The following is exerpted from a 1999 interview with Amb.Robert E. White, U.S. Ambassador to El Salvador 1979-1981; appointed by President Carter, fired by President Reagan:

“The Reagan administration came in and they simply didn’t understand, or didn’t want to understand is more like it. Now it’s my belief that they looked upon El Salvador as something they could put their stamp on and demonstrate the difference between the sort of do-goody (sic), indecisive Carter administration and the tough, no-nonsense Reagan administration that would know how to deal with communist revolutionaries. Unfortunately, they simply didn’t understand: the Salvadoran military do not kill armed people; they kill unarmed people.
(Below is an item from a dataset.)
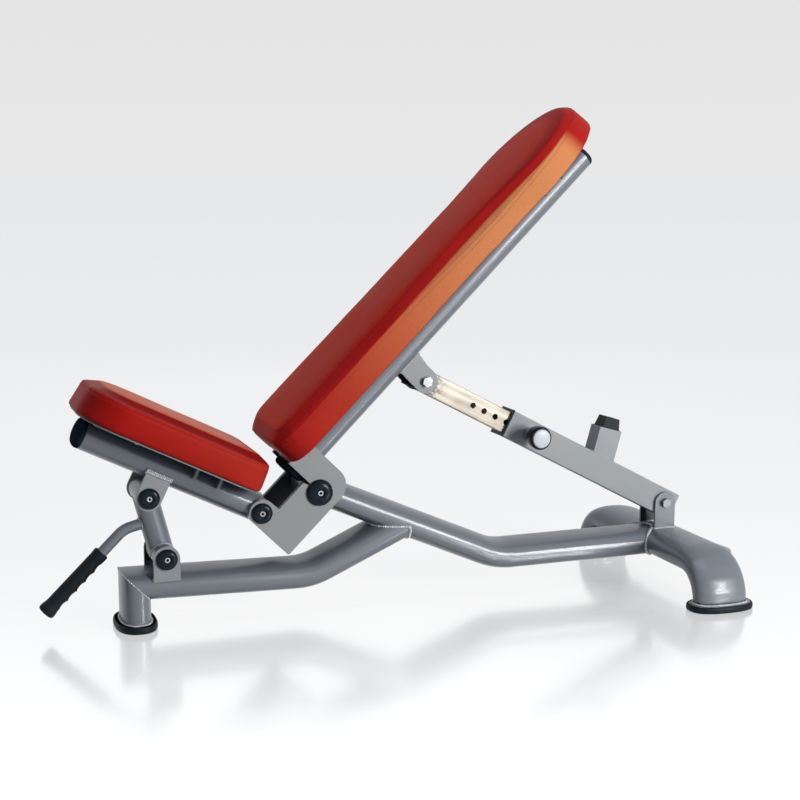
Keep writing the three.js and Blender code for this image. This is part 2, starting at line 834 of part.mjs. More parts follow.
// A pad over its board: a side band, a bevel and a flat face, with a pocket for the board
function padPieces(group, outline, floor, band, bevelRise, padName, boardName) {
  const below = bevelRise + 5;
  const geometry = new THREE.ExtrudeGeometry(outline(0), {
    depth: band + below,
    bevelThickness: bevelRise,
    bevelSize: padBevelInset,
    bevelOffset: -padBevelInset,
    bevelSegments: 1,
  });
  geometry.translate(0, 0, floor - below);
  const pocket = flatPlate(outline(boardInset), floor - boardThick, floor + boardThick + seatGap);
  const pad = toSolid(geometry)
    .subtract(halfSpace(at(0, floor), new THREE.Vector3(0, 0, -1)))
    .subtract(pocket);
  addPiece(group, padName, pad, materials.vinyl);
  const board = flatPlate(outline(boardInset + seatGap), floor, floor + boardThick);
  addPiece(group, boardName, board, materials.wood);
}

padPieces(backrest, backOutline, backFace + seatGap, padBand, padBevelRise, "back_pad", "back_board");

cappedBolt(backrest, "main", 0, 0, mainBolt, plateFace, mainCap, mainCapRise);
cappedBolt(
  backrest,
  "seat_pivot",
  -seatPivotDown,
  seatPivotOut,
  pivotBolt,
  plateFace,
  pivotCap,
  pivotCapRise,
);

// Seat: X runs to the rear and Z up out of the pad, from the seat pivot

const seat = sideGroup(backrest, -seatPivotDown, seatPivotOut, seatTurn - backTurn);

const seatTube = ovalTube([at(-seatTubeEnd, seatTubeOut), at(0, seatTubeOut)], [], yAxis, 1, 0);
const seatHub = crossPin(0, 0, hubRadius, hubPlay - plateInner, plateInner - hubPlay);
const seatBore = crossPin(0, 0, pivotBolt / 2 + boltPlay, -plateInner, plateInner);
const seatTubeSolid = seatTube.body.subtract(seatTube.bore).add(seatHub).subtract(seatBore);
addPiece(seat, "seat_tube", seatTubeSolid, materials.paint);
addPiece(seat, "seat_tube_plug", tubePlug(-seatTubeEnd, seatTubeOut, -1), materials.black);

for (const side of [-1, 1]) {
  const [y0, y1] = ordered(side * linkEarInner, side * linkEarFace);
  const ear = sidePlate(
    roundedOutline([
      [-seatEarAlong - seatEarHalf, -seatEarDrop - seatEarHalf, seatEarHalf - 0.1],
      [-seatEarAlong + seatEarHalf, -seatEarDrop - seatEarHalf, seatEarHalf - 0.1],
      [-seatEarAlong + seatEarHalf, seatTubeOut - seatEarFoot, 0],
      [-seatEarAlong - seatEarHalf, seatTubeOut - seatEarFoot, 0],
    ]),
    y0,
    y1,
  )
    .subtract(crossPin(-seatEarAlong, -seatEarDrop, pivotBolt / 2 + boltPlay, y0 - 1, y1 + 1))
    .subtract(seatTube.grown);
  addPiece(seat, "seat_ear_" + sideName(side), ear, materials.plate);

  const tip = linkEarFace + pivotCapRise - 2;
  const stub = turned([
    [0, linkEarInner],
    [pivotBolt / 2, linkEarInner],
    [pivotBolt / 2, linkEarFace],
    [boltTipRadius, linkEarFace],
    [boltTipRadius, tip],
    [0, tip],
  ]).subtract(crossPin(0, 0, socketWide / 2, tip - socketDeep, tip + 1, 6));
  const bolt = addPiece(seat, "link_upper_bolt_" + sideName(side), stub, materials.steel);
  bolt.position.set(-seatEarAlong, 0, -seatEarDrop);
  bolt.rotation.x = side < 0 ? Math.PI : 0;
  const cap = addPiece(
    seat,
    "link_upper_cap_" + sideName(side),
    domedCap(pivotCap, pivotCapRise),
    materials.black,
  );
  cap.position.set(-seatEarAlong, side * (linkEarFace + seatGap), -seatEarDrop);
  cap.rotation.x = side < 0 ? Math.PI : 0;
}

const seatPlateFloor = seatTubeOut + tubeThin / 2 + seatGap;
const seatFloor = seatPlateFloor + seatPlateThick;
const seatPlate = gussetAt
  .map((along) =>
    box(
      -along - gussetThick / 2,
      -along + gussetThick / 2,
      -gussetHalf,
      gussetHalf,
      seatPlateFloor - gussetDrop,
      seatPlateFloor + 1,
    ),
  )
  .reduce(
    (solid, gusset) => solid.add(gusset),
    box(-seatPlateTo, -seatPlateFrom, -seatPlateHalf, seatPlateHalf, seatPlateFloor, seatFloor),
  )
  .subtract(seatTube.grown);
addPiece(seat, "seat_plate", seatPlate, materials.paint);

padPieces(seat, seatOutline, seatFloor + seatGap, seatBand, seatBevelRise, "seat_pad", "seat_board");

// Front link: Z runs from the lower link pivot to the upper one

const link = sideGroup(bench, linkPivotX, linkPivotZ, linkTurn);
const linkHalf = linkEarInner - hubPlay;
const linkUpright = (radius, from, to) => {
  const geometry = new THREE.CylinderGeometry(radius, radius, to - from, 28);
  geometry.rotateX(90 * degrees);
  geometry.translate(0, 0, (from + to) / 2);
  return toSolid(geometry);
};
const rodStart = at(0, rodRise);
const rodCorner = at(-rodReach, rodRise);
const rodWay = at(-Math.cos(rodDroop * degrees), -Math.sin(rodDroop * degrees));
const rodEnd = rodCorner.clone().addScaledVector(rodWay, rodLong);
const rodRoute = [rodStart, rodCorner, rodEnd];
const linkBody = linkUpright(linkTube / 2, 0, linkLong)
  .subtract(linkUpright(linkTube / 2 - linkWall, 0, linkLong))
  .add(crossPin(0, 0, linkHub / 2, -linkHalf, linkHalf))
  .add(crossPin(0, linkLong, linkHub / 2, -linkHalf, linkHalf))
  .subtract(crossPin(0, 0, pivotBolt / 2 + boltPlay, -linkHalf - 1, linkHalf + 1))
  .subtract(crossPin(0, linkLong, pivotBolt / 2 + boltPlay, -linkHalf - 1, linkHalf + 1))
  .subtract(sweep(roundShape(rodWide + 2 * seatGap), rodRoute, [rodBend], yAxis));
addPiece(link, "link_tube", linkBody, materials.paint);

const rodBore = rodEnd.clone().add(rodWay);
const rod = sweep(roundShape(rodWide), rodRoute, [rodBend], yAxis)
  .subtract(sweep(roundShape(rodWide - 2 * rodWall), [rodStart, rodCorner, rodBore], [rodBend], yAxis))
  .subtract(linkUpright(linkTube / 2 - linkWall + seatGap, 0, linkLong));
addPiece(link, "handle_rod", rod, materials.paint);

const gripRadius = gripWide / 2;
const flareRadius = gripFlare / 2;
const gripBore = rodWide / 2 + seatGap;
const grip = turned([
  [0, -gripEnd],
  [flareRadius - 4, -gripEnd],
  [flareRadius - 0.5, -gripEnd + 3],
  [flareRadius, 2],
  [flareRadius - 1, 9],
  [gripRadius, gripFlareLong],
  [gripRadius, gripLong - gripCollarLong],
  [flareRadius - 1, gripLong - 7],
  [flareRadius - 1.5, gripLong],
  [gripBore, gripLong],
  [gripBore, -seatGap],
  [0, -seatGap],
]);
const gripMesh = addPiece(link, "handle_grip", grip, materials.rubber);
gripMesh.position.copy(rodEnd);
gripMesh.quaternion.setFromUnitVectors(yAxis, rodWay.clone().negate());

// Strut: X runs away from the clevis and Z up out of the strut, from its lower pivot

const strut = sideGroup(bench, strutPivotX, strutPivotZ, strutTurn);
const outerHalf = strutSquare / 2;
const boreHalf = outerHalf - strutWall;
const innerHalf = innerSquare / 2;
const squareTube = (x0, x1, half, wall) =>
  box(x0, x1, -half, half, -half, half).subtract(
    box(x0 - 1, x1 + 1, wall - half, half - wall, wall - half, half - wall),
  );
const pinPassage = (radius, y0, y1) => crossPin(-pinFromPivot, 0, radius, y0, y1, 24);
const outerTube = squareTube(-strutMouth, strutTail, outerHalf, strutWall)
  .subtract(crossPin(0, 0, strutBolt / 2 + boltPlay, -outerHalf - 1, outerHalf + 1))
  .subtract(pinPassage(pinWide / 2 + barrelPlay, -outerHalf - 1, 0));
addPiece(strut, "strut_outer", outerTube, materials.plate);

const rimHalf = outerHalf + collarRim;
const collar = box(-strutMouth - collarLip, -strutMouth - seatGap, -rimHalf, rimHalf, -rimHalf, rimHalf)
  .add(
    box(
      -strutMouth - 1,
      -strutMouth + collarSleeve,
      seatGap - boreHalf,
      boreHalf - seatGap,
      seatGap - boreHalf,
      boreHalf - seatGap,
    ),
  )
  .subtract(
    box(
      -strutMouth - collarLip - 1,
      -strutMouth + collarSleeve + 1,
      -innerHalf - seatGap,
      innerHalf + seatGap,
      -innerHalf - seatGap,
      innerHalf + seatGap,
    ),
  )
  .subtract(pinPassage(pinWide / 2 + barrelPlay, -outerHalf, 0));
addPiece(strut, "strut_collar", collar, materials.black);

// Stop post with its rubber bumper, leaning toward the clevis
const post = sideGroup(strut, -postFrom, 0, -postLean * degrees);
const postHalf = postWide / 2;
const postSide = postDeep / 2;
const leanCut = halfSpace(
  new THREE.Vector3(0, 0, outerHalf + seatGap).applyAxisAngle(yAxis, postLean * degrees),
  new THREE.Vector3(0, 0, -1).applyAxisAngle(yAxis, postLean * degrees),
);
const postTube2 = box(-postHalf, postHalf, -postSide, postSide, 0, postTop)
  .subtract(
    box(postWall - postHalf, postHalf - postWall, postWall - postSide, postSide - postWall, -1, postTop + 1),
  )
  .subtract(leanCut);
addPiece(post, "stop_post", postTube2, materials.plate);

const bumperHalf = bumperWide / 2;
const bumperTopHalf = bumperHalf - bumperTaper;
const bumperGeometry = new THREE.CylinderGeometry(
  bumperTopHalf * Math.SQRT2,
  bumperHalf * Math.SQRT2,
  bumperRise,
  4,
);
bumperGeometry.rotateY(45 * degrees);
bumperGeometry.rotateX(90 * degrees);
bumperGeometry.scale(1, bumperDeep / bumperWide, 1);
bumperGeometry.translate(0, 0, postTop + seatGap + bumperRise / 2);
const stemHalf = postHalf - postWall - seatGap;
const stemSide = postSide - postWall - seatGap;
const bumper = toSolid(bumperGeometry).add(
  box(-stemHalf, stemHalf, -stemSide, stemSide, postTop - bumperStem, postTop + 1),
);
addPiece(post, "stop_bumper", bumper, materials.rubber);

// Barrel that guides the pull pin
const barrelFrom = -outerHalf - seatGap;
const barrelTo = barrelFrom - barrelLong;
const barrel = pinPassage(barrelWide / 2, barrelTo, barrelFrom).subtract(
  pinPassage(pinWide / 2 + barrelPlay, barrelTo - 1, barrelFrom + 1),
);
addPiece(strut, "pin_barrel", barrel, materials.steel);

// Inner tube with its row of holes
const clevisX = -strutLong;
const innerFrom = clevisX - innerNose;
const innerTo = clevisX + innerLong;
let innerTube = squareTube(innerFrom, innerTo, innerHalf, innerWall).subtract(
  crossPin(clevisX, 0, pivotBolt / 2 + boltPlay, -innerHalf - 1, innerHalf + 1, 24),
);
const engagedHole = clevisX + (strutLong - pinFromPivot);
for (let k = 0; k < holeCount; k++) {
  const holeX = engagedHole + (k - (holeCount - 2)) * holePitch;
  innerTube = innerTube.subtract(crossPin(holeX, 0, holeWide / 2, -innerHalf - 1, 0, 20));
}
addPiece(strut, "strut_inner", innerTube, materials.zinc);

// Pull pin with its knob
const pinTo = barrelTo - knobGap - knobLong + knobCapRise;
const pin = pinPassage(pinWide / 2, pinTo, -innerHalf - pinShort);
addPiece(strut, "pop_pin", pin, materials.steel);
const knobFrom = barrelTo - knobGap;
const knobTo = knobFrom - knobLong;
const knob = turned([
  [0, knobTo],
  [knobWide / 2 - 3, knobTo],
  [knobWide / 2, knobTo + 3],
  [knobWide / 2, knobFrom - 5],
  [knobWide / 2 - 4, knobFrom],
  [0, knobFrom],
]).subtract(crossPin(0, 0, pinWide / 2 + seatGap, pinTo - seatGap, knobFrom + 1, 24));
addPiece(strut, "pop_pin_knob", knob, materials.black).position.set(-pinFromPivot, 0, 0);
const capFrom = knobTo - seatGap;
const knobCap = turned([
  [0, capFrom - knobCapRise],
  [knobCapWide / 2 - 5, capFrom - knobCapRise + 0.5],
  [knobCapWide / 2 - 1.5, capFrom - knobCapRise + 1.8],
  [knobCapWide / 2, capFrom - 1],
  [knobCapWide / 2, capFrom],
  [0, capFrom],
]);
addPiece(strut, "pop_pin_cap", knobCap, materials.white).position.set(-pinFromPivot, 0, 0);

export default bench;
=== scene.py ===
import math

import bmesh
import bpy
from mathutils import Matrix, Vector, noise
from mathutils.bvhtree import BVHTree
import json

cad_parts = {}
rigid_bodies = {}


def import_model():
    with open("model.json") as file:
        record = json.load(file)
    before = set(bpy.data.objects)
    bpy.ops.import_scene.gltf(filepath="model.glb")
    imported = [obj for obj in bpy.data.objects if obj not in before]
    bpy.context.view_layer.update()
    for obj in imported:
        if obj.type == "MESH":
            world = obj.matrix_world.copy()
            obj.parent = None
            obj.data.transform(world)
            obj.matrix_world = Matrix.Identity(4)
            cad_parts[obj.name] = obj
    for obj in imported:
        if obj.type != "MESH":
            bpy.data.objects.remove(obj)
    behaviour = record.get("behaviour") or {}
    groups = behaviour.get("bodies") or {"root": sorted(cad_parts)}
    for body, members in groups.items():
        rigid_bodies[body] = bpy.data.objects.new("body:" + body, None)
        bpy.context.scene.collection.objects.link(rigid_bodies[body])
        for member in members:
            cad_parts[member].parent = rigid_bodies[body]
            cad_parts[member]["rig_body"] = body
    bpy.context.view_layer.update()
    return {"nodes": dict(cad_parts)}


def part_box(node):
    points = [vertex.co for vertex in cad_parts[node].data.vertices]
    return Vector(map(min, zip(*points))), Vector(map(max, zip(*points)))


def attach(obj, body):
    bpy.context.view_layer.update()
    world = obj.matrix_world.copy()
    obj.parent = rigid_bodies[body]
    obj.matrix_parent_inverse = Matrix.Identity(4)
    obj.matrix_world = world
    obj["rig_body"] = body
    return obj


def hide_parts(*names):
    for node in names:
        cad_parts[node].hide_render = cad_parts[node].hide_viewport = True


for stray in list(bpy.data.objects):
    bpy.data.objects.remove(stray)

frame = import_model()
nodes = frame["nodes"]
print("frame loaded:", len(nodes), "nodes")

# places on the bench, in metres
backTilt = math.radians(45.18)
seatTilt = math.radians(26.1)
backPivot = Vector((0.308, 0, 0.220))
seatPivot = Vector((0.207399, 0, 0.190975))
strutPivot = Vector((0.985, 0, 0.148))
clevisPin = Vector((0.511021, 0, 0.397062))
lowLinkPin = Vector((0.0473, 0, 0.1222))
highLinkPin = Vector((0.020165, 0, 0.227023))


def framePlace(origin, along):
    # X runs along the part, Y stays the bench's own, Z stands square to both
    x = along.normalized()
    z = x.cross(Vector((0, 1, 0)))
    place = Matrix((x, (0, 1, 0), z)).transposed().to_4x4()
    place.translation = origin
    return place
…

They have no experience what-so-ever in fighting and no stomach for fighting either.”

“A former CIA station chief who had left the agency came to El Salvador and spoke with a lot of military officers and the people who owned the country, and the message as reported to me later was: ‘Look, we’re in. Human rights is no longer an issue. We’re going to roll these revolutionaries up and just trust us to do the right thing.’”

“We spent probably six billion, seven billion dollars. We killed seventy-five thousand people, many of whom died horribly, through torture. We drove a million refugees to the United States and all of this to try in vain to defeat a revolutionary force that was ready to negotiate peace in 1981. Now if anyone can make sense of that from the point of view of the United States national interest, I would like to hear it.”